There is an interesting discussion of Fock space (pages 136-145). One of the few texts introducing Wigner's functions which "may give a qualitative feeling of the approximate location of a quantum system in phase space." (page 314).
Read: " the notion of truth and falsehood acquire new meanings in the logic of quantum phenomena." (page 288),
The bibliography includes Max Born, The Mechanics Of The Atom: "a remarkable book, one of the best sources for canonical transformations, action-angle variables and Hamilton-Jacobi theory." (see page 22, this is an accurate assessment of Born's book !).
Concluding: this advanced textbook should be part and parcel of the education of every student and instructor.
Highly recommended !
If you are interested to know quantum theory as it is genuinely practiced, in the laboratory, and its standard Copenhagen Interpretation, then this is the book. In this book quantum theory is unfolded as it actually works, and not lending itself to Deepak Chopraik charlatanism. Quantum Theory is conceived as a set of rules for calculating the probabilities of atomic and subatomic phenomena; that is it and no more and no less. It is a highly professional and practical version of the theory.
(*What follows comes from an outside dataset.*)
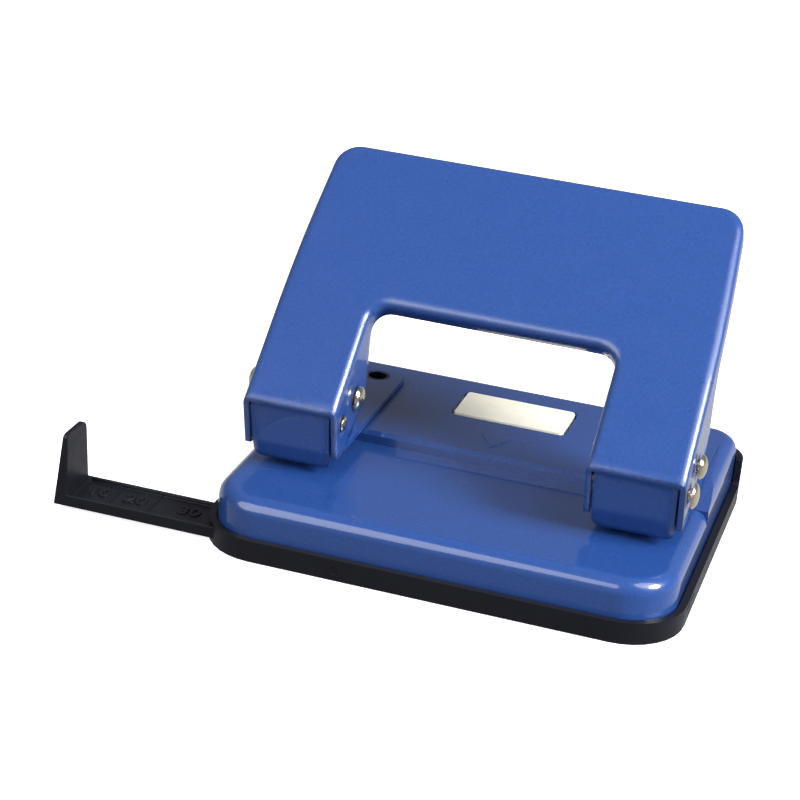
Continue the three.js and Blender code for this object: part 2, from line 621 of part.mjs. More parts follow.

This book does an incredible at presenting quantum theory from a perspective with the *fewest* assumptions. For anyone interested in foundational/interpretational questions, this is essential. That being said, it can be a challenging read even for a researcher in physics. Aspects of the Hilbert Space formalism that are usually suppressed under a simpler undergraduate presentation (eg. Griffiths or Liboff) or the standard graduate presentation (eg. Sakurai) are brought to the forefront. By largely abandoning Dirac notation, the reader is forced to think more about the operational approach to quantum mechanics, not simply how to calculate quantum probabilities. The exercises aren't exceptionally difficult, are practical, and well chosen.
Once the foundation is set, the book proceeds to cover those topics of quantum theory that have had the greatest philosophical and conceptual impact since the theory's conception. Peres devotes a great deal of the book to issues such as EPR and Bell's inequalities. He continues by introducing contextuality and the Kochen-Specker theorem; KS is nearly as important a result as Bell's inequalities, but isn't mentioned in most introductory presentations of QM.
After committing the book to various other frequently uncovered topics (see the book's contents) he even goes on to talk about quantum information and the measurement process.
I'll summarize with this: for the reader who is interested in learning about quantum mechanics and not simply learning how to be a quantum mechanic, this is, hands down, the single best book. After reading, your insights are bound to run far deeper than ever before.
I am not a physicist nor a mathematician, just someone who is scientifically inclined with a deep interest in quantum theory and this book is a very valuable addition to my library. I highly recommend it. the author in my opinion literally guides you through an excellent exploration of the subject matter.